If Russia now carries out the military operation in Ukraine as I described, it will announce to the world that Russia is a dominant conventional power, not just a nuclear power. The strategic employment of this force can cut Ukraine off from the Black Sea, rendering it economically inviable. It will also send a message that force is the best way to achieve political objectives and convince select European leaders it is time to renegotiate European security architecture.
Analysts have said Putin likely does not want a full-blown conventional war with Ukraine, and they are likely correct. But Desert Storm averted such a scenario and resulted in far fewer coalition casualties than anyone ever could have predicted, due to the limitations placed on that campaign. The scenario I outlined is a limited campaign. Nor has Putin necessarily backed himself into a corner where has no choice but to go to war, as David J. Kramer recently wrote. The way of war Thomas highlights shows there are abundant options available before proceeding to conventional methods. And, as Ukrainian President Volodymyr Zelensky wrote on Twitter, “there are no minor incursions.”
What Is Russia’s Next Move?
I hope I’m wrong. But military analysts point out Russia’s current build-up along Ukraine is different from previous ones; it is far more serious and comprehensive. Moscow is using all tools of coercion and compellence it has in its arsenal.

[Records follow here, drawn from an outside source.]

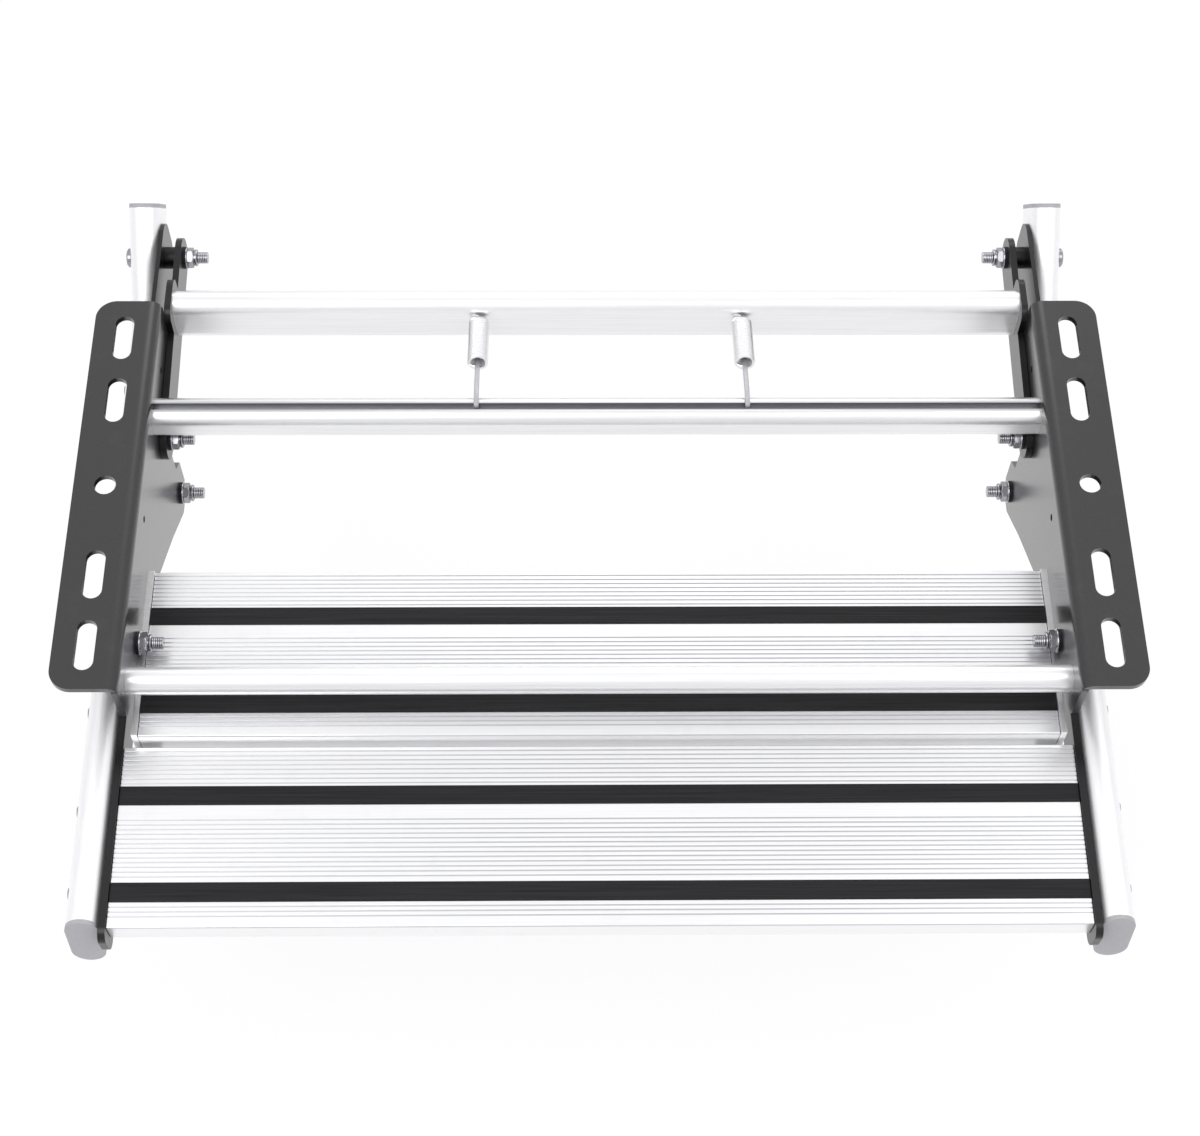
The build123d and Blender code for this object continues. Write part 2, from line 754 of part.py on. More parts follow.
for x, name in ((spring_left_x, "left"), (spring_right_x, "right")):
    with BuildPart() as coil:
        with BuildSketch(spring_plane(x, spring_standoff)):
            Circle(spring_diameter / 2)
            Circle(spring_diameter / 2 - spring_wire, mode=Mode.SUBTRACT)
        extrude(amount=spring_length)
        with BuildSketch(spring_plane(x, spring_standoff)):
            Circle(spring_diameter / 2 - spring_wire / 2)
        extrude(amount=spring_wire)
        with BuildSketch(spring_plane(x, -spring_standoff)):
            Circle(spring_wire / 2)
        extrude(amount=2 * spring_standoff)
    keep(coil.part, f"{name}_spring")

    with BuildPart() as strap:
        start = spring_standoff + spring_length - strap_inside
        with BuildSketch(spring_plane(x, start)):
            Rectangle(strap_width, strap_wall)
        extrude(amount=spring_run.length - start)
        with BuildSketch(Plane.YZ.offset(x - strap_width / 2)):
            with BuildLine():
                Polyline(
                    (strap_y + strap_wall / 2, strap_z - strap_wall / 2),
                    (strap_y + strap_wall / 2, strap_z + strap_wall / 2),
                    (rail_y - strap_wall / 2, strap_z + strap_wall / 2),
                    (rail_y - strap_wall / 2, strap_z - strap_wall / 2 - strap_hook_drop),
                    (rail_y + strap_wall / 2, strap_z - strap_wall / 2 - strap_hook_drop),
                    (rail_y + strap_wall / 2, strap_z - strap_wall / 2),
                    close=True,
                )
            make_face()
        extrude(amount=strap_width)
    keep(strap.part, f"{name}_spring_strap")
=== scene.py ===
import bpy
import numpy as np
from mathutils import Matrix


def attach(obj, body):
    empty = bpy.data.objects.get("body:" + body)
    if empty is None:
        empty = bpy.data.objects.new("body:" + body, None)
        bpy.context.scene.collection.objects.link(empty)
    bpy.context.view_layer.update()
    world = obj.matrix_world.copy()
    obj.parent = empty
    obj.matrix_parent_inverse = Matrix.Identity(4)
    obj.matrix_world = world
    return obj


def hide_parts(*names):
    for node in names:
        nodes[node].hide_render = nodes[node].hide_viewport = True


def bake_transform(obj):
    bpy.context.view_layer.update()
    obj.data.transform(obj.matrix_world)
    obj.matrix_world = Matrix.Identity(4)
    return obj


# Every length in this script is in millimetres, unless it says metres
MM = 0.001
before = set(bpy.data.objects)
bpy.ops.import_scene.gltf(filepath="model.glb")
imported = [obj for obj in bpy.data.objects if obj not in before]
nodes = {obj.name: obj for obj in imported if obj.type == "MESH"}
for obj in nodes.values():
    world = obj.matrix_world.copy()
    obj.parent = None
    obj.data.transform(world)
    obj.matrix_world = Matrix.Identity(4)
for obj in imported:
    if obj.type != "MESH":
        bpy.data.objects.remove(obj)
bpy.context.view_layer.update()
print("solids in the frame:", len(nodes))

# %% [markdown]
# ## The camera
# The photograph looks down on the step from in front at about sixty degrees. The camera was
# solved from known lengths on the brackets, so its place and its three turns are plain numbers.
# A camera could also be aimed with a constraint, but a matrix of its three axes says exactly
# where it looks, and it needs no helper object.
# %% The camera
# The picture's width and the solved focal length, both in its pixels
PHOTO_WIDTH = 1200
FOCAL_PIXELS = 2158.6
SENSOR_MM = 36.0
# The solved turns in radians: down, sideways, and about the line of sight
PITCH = np.radians(60.0)
YAW = 0.027847
ROLL = 0.021988
CAMERA_PLACE = np.array((-19.7, -768.7, 1219.8)) * MM

forward = np.array(
    (np.sin(YAW) * np.cos(PITCH), np.cos(YAW) * np.cos(PITCH), -np.sin(PITCH))
)
level_right = np.array((np.cos(YAW), -np.sin(YAW), 0.0))
level_up = np.cross(level_right, forward)
camera_right = np.cos(ROLL) * level_right + np.sin(ROLL) * level_up
camera_up = -np.sin(ROLL) * level_right + np.cos(ROLL) * level_up
pose = np.eye(4)
pose[:3, 0] = camera_right
pose[:3, 1] = camera_up
pose[:3, 2] = -forward
pose[:3, 3] = CAMERA_PLACE

camera = bpy.data.objects.new("camera", bpy.data.cameras.new("camera"))
camera.data.sensor_width = SENSOR_MM
camera.data.lens = FOCAL_PIXELS * SENSOR_MM / PHOTO_WIDTH
camera.matrix_world = pose.T.tolist()
bpy.context.scene.collection.objects.link(camera)
bpy.context.scene.camera = camera
bpy.context.scene.view_settings.view_transform = "Standard"
print("lens in mm:", round(camera.data.lens, 2))

# %% [markdown]
# ## Helpers for materials
# Colours are picked as hex values on a screen, which are sRGB. A shader works with linear light,
# so one function turns one into the other. The second helper adds one node with its settings,
# its plain values and its links, so that a material reads as a short list. The third one makes
# the empty material that the nodes go into.
# %% Helpers for materials


def linear(hex_colour):
    """The linear RGBA of an sRGB hex colour: the inverse of the sRGB curve on each channel."""
    digits = hex_colour.lstrip("#")
    value = np.array([int(digits[i : i + 2], 16) for i in (0, 2, 4)]) / 255
    light = np.where(value <= 0.04045, value / 12.92, ((value + 0.055) / 1.055) ** 2.4)
    return (*light.tolist(), 1.0)


def add(tree, kind, inputs=None, **settings):
    """One node in a tree: its settings, then a value or a link for each named input."""
    made = tree.nodes.new(kind)
    for name, value in settings.items():
        setattr(made, name, value)
    for name, value in (inputs or {}).items():
        if isinstance(value, bpy.types.NodeSocket):
            tree.links.new(value, made.inputs[name])
        else:
            made.inputs[name].default_value = value
    return made


def new_material(name):
    """An empty material with its output node, and its tree."""
    material = bpy.data.materials.new(name)
    material.use_nodes = True
    material.node_tree.nodes.clear()
    output = add(material.node_tree, "ShaderNodeOutputMaterial")
    return material, material.node_tree, output


# %% [markdown]
# ## A pattern that every finish shares
# Each surface here has a grain: the orange peel of powder paint, the drawing lines of extruded
# aluminium, the fine pits of zinc. All are noise with a different stretch. An image could hold
# them, but noise in object coordinates has a real size in millimetres and no seams. The stretch
# is given as the grain's size along each axis, and the grain makes the colour, the roughness
# and the relief together, because on a real surface they come from the same cause.
# %% A shared grain
# The part of the noise's range over which the two grain colours change
GRAIN_RANGE = (0.3, 0.7)
GRAIN_DETAIL = 4.0
GRAIN_BREAKUP = 0.55
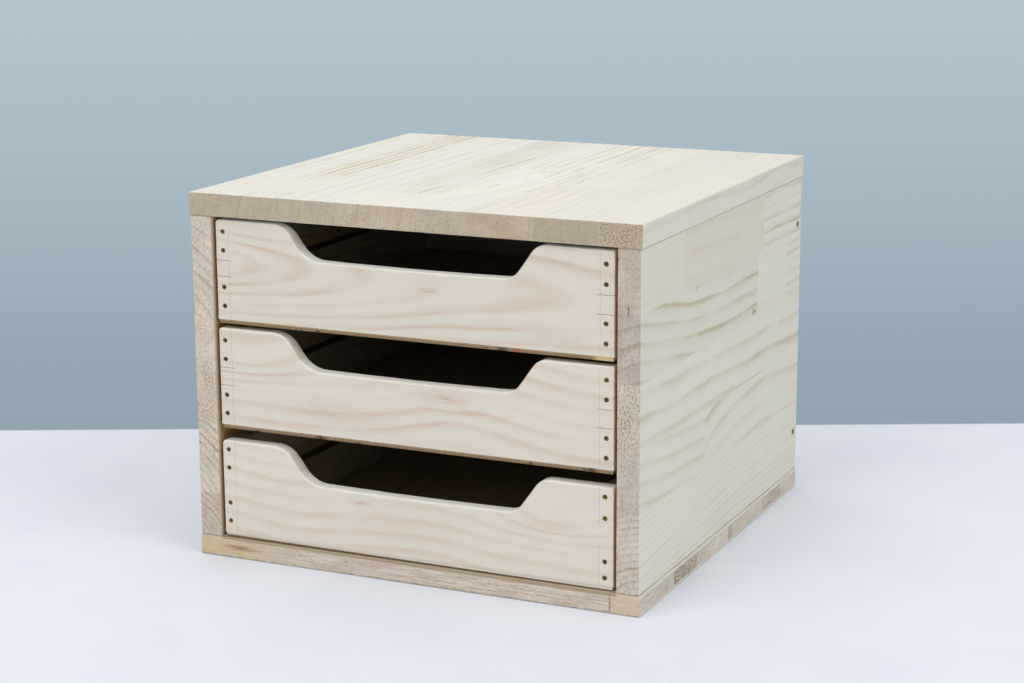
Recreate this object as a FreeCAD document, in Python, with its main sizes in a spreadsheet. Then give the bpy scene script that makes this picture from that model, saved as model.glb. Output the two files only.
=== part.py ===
import FreeCAD, Part
import math
import os
import Sketcher
from FreeCAD import Rotation, Vector

# A paper tray: an open-fronted case of pine board with three drawers, one above the other.
# Each drawer side is two slats with a slot between them, and the slot hangs on a wooden runner that is
# screwed to the case. The scoop in the top edge of each drawer front is its handle.
# X runs to the right as seen from the front, Y to the back and Z up, and the origin is the middle of the
# underside. Lengths are in millimetres and angles in degrees.

SIZES = (
    ("drawer_inside_width", 311, "room for the long side of a 297 mm sheet"),
    ("drawer_inside_length", 324, "room for the same sheet lengthways"),
    ("front_height", 79, "drawer front, drawer back and the two slats with their slot"),
    ("front_thickness", 12, "drawer front"),
    ("slat_thickness", 12, "the four side slats of a drawer"),
    ("drawer_back_thickness", 12, "back board between the slats"),
    ("plywood_thickness", 3, "drawer bottom, nailed on from below"),
    ("plywood_side_inset", 1, "plywood edge in from the slats' outer faces"),
    ("plywood_front_inset", 0.5, "plywood edge back from the drawer front's face"),
    ("corner_radius", 2, "top corners of the drawer front"),
    ("front_arris", 0.8, "eased edge round the drawer front's face"),
    ("scoop_depth", 26.5, "scoop, down from the front's top edge"),
    ("scoop_slope", 55, "angle of both slopes to the level"),
    ("scoop_left_shoulder", 52.5, "top edge left standing at the left"),
    ("scoop_right_shoulder", 55, "top edge left standing at the right"),
    ("scoop_left_radius", 20, "both bends of the left slope"),
    ("scoop_right_radius", 15, "both bends of the right slope"),
    ("runner_height", 10, "runner strip"),
    ("runner_recess", 3, "runner's inner face back from the slats' inner faces"),
    ("runner_play", 4, "free height under the runner in its slot"),
    ("seat_gap", 0.05, "slat to runner where the drawer hangs and where it stops"),
    ("side_gap", 3, "drawer to case side"),
    ("back_gap", 8, "closed drawer to case back"),
    ("front_setback", 2, "drawer fronts back from the case's front edges"),
    ("gap_under_bottom_drawer", 1, "to the case bottom"),
    ("gap_under_middle_drawer", 7.5, "to the drawer below"),
    ("gap_under_top_drawer", 3, "to the drawer below"),
    ("gap_over_top_drawer", 2.5, "to the case top"),
    ("board_thickness", 18, "pine panel of the case's top, sides and back"),
    ("bottom_thickness", 16, "blockboard bottom of the case"),
    ("top_overhang", 1, "top and bottom boards past the sides"),
    ("bottom_rear_inset", 2, "bottom board short of the case's rear"),
    ("case_arris", 0.5, "eased edges of the case's boards"),
    ("fastener_sides", 8, "sides of the prisms that stand for round fasteners"),
    ("drawer_screw_length", 25, "countersunk screw of the drawers and runners"),
    ("drawer_screw_width", 2.5, "its shank"),
    ("drawer_screw_head", 4.5, "its head"),
    ("drawer_screw_outer_margin", 10, "screw to the slat's outer edge"),
    ("drawer_screw_slot_margin", 7.5, "screw to the slat's slot edge"),
    ("runner_screw_margin", 30, "end screws to the runner's ends"),
    ("runner_screw_count", 3, "screws along a runner"),
    ("case_screw_length", 40, "countersunk screw of the case"),
    ("case_screw_width", 3, "its shank"),
    ("case_screw_head", 5, "its head"),
    ("back_screw_low_margin", 35, "lower screw in the case back to the sides' lower ends"),
    ("back_screw_high_margin", 40, "upper screw in the case back to the sides' upper ends"),
    ("bottom_screw_margin", 45, "end screws of the bottom to the case's front and rear"),
    ("bottom_screw_count", 3, "screws from the bottom into each side"),
    ("bottom_back_screw_margin", 70, "screws from the bottom into the back, from its ends"),
    ("dowel_width", 8, "dowel between the top and a side"),
    ("dowel_length", 35, "whole dowel"),
    ("dowel_depth_in_top", 10, "the part of it in the top"),
    ("dowel_margin", 60, "end dowels to the case's front and rear"),
    ("dowel_count", 3, "dowels along each side"),
    ("nail_length", 15, "nail through the plywood"),
    ("nail_width", 1.4, "its shank"),
    ("nail_head", 2.8, "its head"),
    ("nail_head_thickness", 0.5, "its head"),
    ("side_nail_margin", 45, "end nails of a side row to the slats' ends"),
    ("side_nail_count", 4, "nails along each slat"),
    ("end_nail_margin", 60, "end nails of a front or back row to the drawer's sides"),
    ("end_nail_count", 3, "nails along the drawer front and back"),
)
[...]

Years of lazy analysis have led Western policymakers to console themselves that Putin is a mere opportunist, as they failed to craft their own strategy to deter him. Indeed, Putin never paid a real price for his aggression, certainly sanctions alone did not do the trick in the absence of, for instance, strategic placement of aerospace forces in Europe and the Middle East. Western weakness over the years continuously emboldened Putin; those who saw being tough as too escalatory may soon behold what being too weak achieved instead.